We read in Proverbs 20:27 that every human being has a spirit, which is the “lamp of the LORD.” The Authorized Version says that the human spirit is “the candle of the LORD.” Ecclesiastes 12:7 tells us that when a person dies, his or her spirit goes back to God in heaven who gave it (compare Zechariah 12:1). God preserves the human spirit in heaven until He uses it for the resurrection of the dead person. We understand of course, that the spirit in man is not conscious while it is preserved in heaven. It is not a living soul, and we do not pray or communicate in any way to the human spirit or a conscious soul, when we think of a deceased loved one, by lighting a candle.

Nevertheless, in lighting a candle for a deceased loved one, we might think of the fact that his or her spirit (“the lamp of the LORD”) is preserved in heaven and that God has promised that one day, the deceased loved one will be resurrected and brought back to life.

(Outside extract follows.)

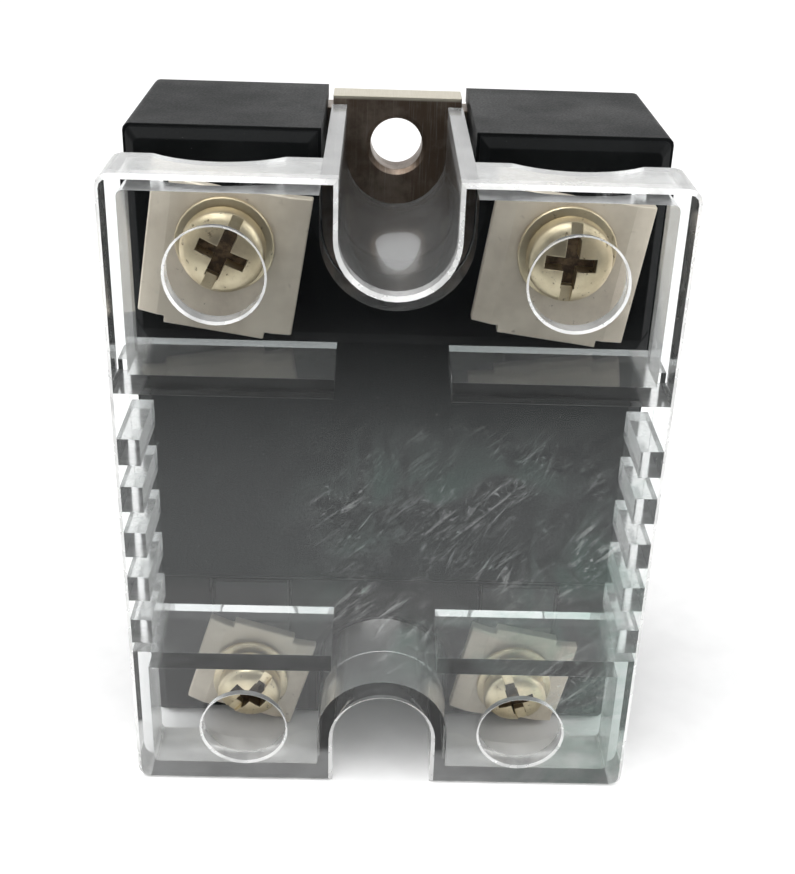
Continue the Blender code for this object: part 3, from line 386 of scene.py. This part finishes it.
FINISHES = {
    "black_plastic": black_plastic(),
    "clear_plastic": clear_plastic(),
    "base_metal": base_metal(),
    "clamp_steel": stamped_plate(),
    "screw_steel": screw_metal(),
    "tinned_copper": sealed_strap(),
    "bare_copper": plain("copper_foil", (0.55, 0.27, 0.15), (0.74, 0.40, 0.25), 0.34, 0.95),
    "alumina": plain("alumina_ceramic", (0.78, 0.77, 0.73), (0.88, 0.87, 0.84), 0.55),
    "silicon_die": plain("silicon", (0.10, 0.11, 0.14), (0.18, 0.19, 0.22), 0.22, 0.5),
    "board_laminate": plain("board_green", (0.02, 0.12, 0.05), (0.05, 0.20, 0.09), 0.42),
    "potting_resin": plain("cast_resin", (0.030, 0.030, 0.034), (0.06, 0.06, 0.065), 0.34),
    "chip_moulding": plain("chip_epoxy", (0.014, 0.014, 0.016), (0.03, 0.03, 0.032), 0.5),
    "chip_ceramic": plain("chip_body", (0.36, 0.28, 0.19), (0.50, 0.41, 0.30), 0.5),
    "diode_glass": plain("diode_glass", (0.40, 0.10, 0.05), (0.60, 0.20, 0.10), 0.18),
}
GRIME_AND_SHADE = grime_and_shade()


# ---------------------------------------------------------------- pieces of the relay

SHARP = math.radians(32)  # edges above this angle stay edges
FLAT = math.radians(0.8)  # faces within this angle of each other are one flat face
MERGE_DISTANCE = 0.002 * MM
SLIVER_LENGTH = 0.004 * MM
# Node name's ending: edge rounding. The other pieces have their edges from the CAD.
ROUNDING = {
    "clamp_plate": 0.13 * MM, "washer": 0.08 * MM, "nut": 0.12 * MM, "strap": 0.10 * MM
}
ROUNDING_SEGMENTS = 2

# A screw's recess, as depths under the top of its head and a share of the head's radius.
RECESS_REACH = 0.5
RECESS_WALL = 0.55 * MM
RECESS_FLOOR = 1.3 * MM
RECESS_LIMIT = 1.9 * MM


def clean_copy(node):
    """A node's mesh with its flat faces whole again, so that only real edges are left."""
    mesh = bmesh.new()
    mesh.from_mesh(NODES[node].data)
    bmesh.ops.remove_doubles(mesh, verts=mesh.verts, dist=MERGE_DISTANCE)
    bmesh.ops.dissolve_degenerate(mesh, edges=mesh.edges, dist=SLIVER_LENGTH)
    bmesh.ops.dissolve_limit(mesh, angle_limit=FLAT, verts=mesh.verts, edges=mesh.edges)
    bmesh.ops.recalc_face_normals(mesh, faces=mesh.faces)
    return mesh


def add_object(name, mesh, finish):
    """Put a mesh into the scene under this name, with one finish."""
    data = bpy.data.meshes.new(name)
    mesh.to_mesh(data)
    mesh.free()
    data.materials.append(finish)
    new_object = bpy.data.objects.new(name, data)
    bpy.context.scene.collection.objects.link(new_object)
    return new_object


def add_piece(node):
    """Make the visible piece that stands for a node."""
    piece = add_object(f"{node}_shape", clean_copy(node), FINISHES[SLOT_OF[node]])
    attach(piece, BODY_OF[node])
    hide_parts(node)
    return piece


def smooth_faces(piece):
    piece.data.shade_smooth()
    piece.data.set_sharp_from_angle(angle=SHARP)


def keep_flats(piece):
    """Turn each corner's normal like the faces near its own angle, so flats refract as flats."""
    mesh = piece.data
    around = [[] for _vertex in mesh.vertices]
    for face in mesh.polygons:
        for vertex in face.vertices:
            around[vertex].append(face)
    normals = []
    for face in mesh.polygons:
        for vertex in face.vertices:
            near = Vector()
            for other in around[vertex]:
                if other.normal.angle(face.normal, 0.0) < SHARP:
                    near += other.normal * other.area
            normals.append(near.normalized())
    mesh.normals_split_custom_set(normals)


def round_edges(piece, width):
    bevel = piece.modifiers.new("edges", "BEVEL")
    bevel.width = width
    bevel.segments = ROUNDING_SEGMENTS
    bevel.limit_method = "ANGLE"
    bevel.angle_limit = SHARP
    weighted = piece.modifiers.new("shading", "WEIGHTED_NORMAL")
    weighted.keep_sharp = True


def soil_and_shade_recess(piece, node):
    """Give the walls and floor of a screw's cross recess the dark finish of dirt and painted
    shade.
    """
    piece.data.materials.append(GRIME_AND_SHADE)
    low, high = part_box(node)
    middle = (low + high) / 2
    radius = (high.x - low.x) / 2
    for face in piece.data.polygons:
        depth = face.center.y - low.y
        out = math.hypot(face.center.x - middle.x, face.center.z - middle.z)
        if out > RECESS_REACH * radius or depth > RECESS_LIMIT:
            continue
        is_upright = abs(face.normal.y) < 0.5
        is_grimed_and_shaded = depth > RECESS_FLOOR or (depth > RECESS_WALL and is_upright)
        # Recess faces that get the dark finish of dirt and painted shade.
        face.material_index = int(is_grimed_and_shaded)


for node_name in sorted(NODES):
    made = add_piece(node_name)
    smooth_faces(made)
    if node_name.endswith("_screw"):
        soil_and_shade_recess(made, node_name)
    widths = [width for ending, width in ROUNDING.items() if node_name.endswith(ending)]
    if widths:
        round_edges(made, widths[0])
    else:
        keep_flats(made)


# ---------------------------------------------------------------- stage, lights and camera


def ribbon(profile, half_width):
    """A sheet that runs along X, from a profile of (y, z) points."""
    mesh = bmesh.new()
    rows = [[mesh.verts.new((side * half_width, y, z)) for y, z in profile] for side in (-1, 1)]
    for i in range(len(profile) - 1):
        mesh.faces.new((rows[0][i], rows[1][i], rows[1][i + 1], rows[0][i + 1]))
    return mesh


def add_stage():
    """A pale table that curves up into a pale backdrop."""
    t = Tree("pale_paper")
    paper = t.noise(300, 4)
    t.colour(t.mix(t.ramp(paper, 0.3, 0.7), (0.90, 0.90, 0.90), (0.93, 0.93, 0.93)))
    t.set(Roughness=0.85, Specular_IOR_Level=0.2)
    half_width, front, back, radius, height = 1.6, -0.9, 0.55, 0.25, 1.4
    steps = 12
    profile = [(front, 0.0), (back, 0.0)]
    for step in range(1, steps + 1):
        angle = math.radians(90 * step / steps)
        profile.append((back + radius * math.sin(angle), radius * (1 - math.cos(angle))))
    profile.append((back + radius, height))
    table = add_object("table", ribbon(profile, half_width), t.material)
    table.data.shade_smooth()


def add_dark_card():
    """A sheet in front of the relay, seen only in mirror images: a painted reflection, dark far
    off and paler near the relay.
    """
    reflection_sheet = Tree("painted_reflection_sheet")
    reflection_sheet.set(Roughness=0.9, Specular_IOR_Level=0.1)
    dark_up_to, pale_from = -0.135, -0.048
    # Painted reflection: dark far off, pale near the relay.
    near = reflection_sheet.ramp(reflection_sheet.where("Y"), dark_up_to, pale_from)
    dark_mottle = reflection_sheet.mix(reflection_sheet.noise(900, 3), (0.006, 0.006, 0.007), (0.014, 0.014, 0.015))
    reflection_sheet.colour(reflection_sheet.mix(near, dark_mottle, (0.74, 0.76, 0.76)))
    half_width = 0.45
    profile = [(-0.045, 0.0008), (-0.50, 0.0008), (-0.62, 0.12), (-0.62, 0.40)]
    card = add_object("dark_card", ribbon(profile, half_width), reflection_sheet.material)
    card.visible_camera = False
    card.visible_diffuse = False
    card.visible_shadow = False


def add_light(name, place, target, size, power):
    data = bpy.data.lights.new(name, "AREA")
    data.shape = "RECTANGLE"
    data.size, data.size_y = size
    data.energy = power
    light = bpy.data.objects.new(name, data)
    light.location = place
    aim = Vector(target) - Vector(place)
    light.rotation_euler = aim.to_track_quat("-Z", "Y").to_euler()
    bpy.context.scene.collection.objects.link(light)
    return light


def add_world(strength):
    world = bpy.data.worlds.new("soft_white")
    world.use_nodes = True
    background = world.node_tree.nodes["Background"]
    background.inputs["Color"].default_value = (1.0, 1.0, 1.0, 1.0)
    background.inputs["Strength"].default_value = strength
    bpy.context.scene.world = world


def add_camera():
    """The camera looks down on the cover from the front, with a slight turn and roll."""
    pitch = math.radians(27.27)
    yaw = math.radians(1.30)
    roll = math.radians(1.98)
    forward = Vector(
        (math.sin(yaw) * math.cos(pitch), math.cos(yaw) * math.cos(pitch), -math.sin(pitch))
    )
    right = forward.cross(Vector((0, 0, 1))).normalized()
    up = right.cross(forward)
    rolled_right = right * math.cos(roll) + up * math.sin(roll)
    rolled_up = up * math.cos(roll) - right * math.sin(roll)
    place = Vector((-1.80, -107.85, 85.26)) * MM
    data = bpy.data.cameras.new("camera")
    data.sensor_width = 36.0
    data.lens = 53.33
    data.shift_x = 0.0018
    data.clip_start = 0.005
    camera = bpy.data.objects.new("camera", data)
    turn = Matrix((rolled_right, rolled_up, -forward)).transposed().to_4x4()
    camera.matrix_world = Matrix.Translation(place) @ turn
    bpy.context.scene.collection.objects.link(camera)
    bpy.context.scene.camera = camera


add_stage()
add_dark_card()
add_world(0.85)
add_light("key_soft_box", (-0.25, -0.25, 0.75), (0, 0, 0.02), (0.7, 0.5), 4.0)
add_light("fill_soft_box", (0.55, -0.2, 0.35), (0, 0, 0.03), (0.4, 0.5), 1.5)
add_camera()
bpy.context.scene.view_settings.view_transform = "Standard"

We read in Hebrews 12:22-24 that in prayer to God, we come to the heavenly Mount Zion, the heavenly Jerusalem, the innumerable company of angels, the general assembly and church of the first-begotten registered in heaven, AND to the “spirits of the just men made perfect.” But the promise of the preservation of the human spirit and future resurrections applies to everyone—not just to those who have been “made perfect” and will be in the FIRST resurrection. The overwhelming majority of human beings will be brought back to life in a SECOND resurrection (compare Revelation 20:5, speaking of the “first” resurrection, with Revelation 20:11-12, describing the second resurrection).

To light a candle in memory of a loved one would not be wrong with the understanding, as described herein. However, we do not advocate, nor will we follow the practice, of lighting candles in general church services—apart perhaps from a one-time special memorial service for a deceased loved one.

The comments herein are meant to constitute a permission and not a command. If someone would feel uncomfortable with lighting a candle for a deceased loved one at any time, he or she should not do it, because whatever is not of faith is sin (Romans 14:23).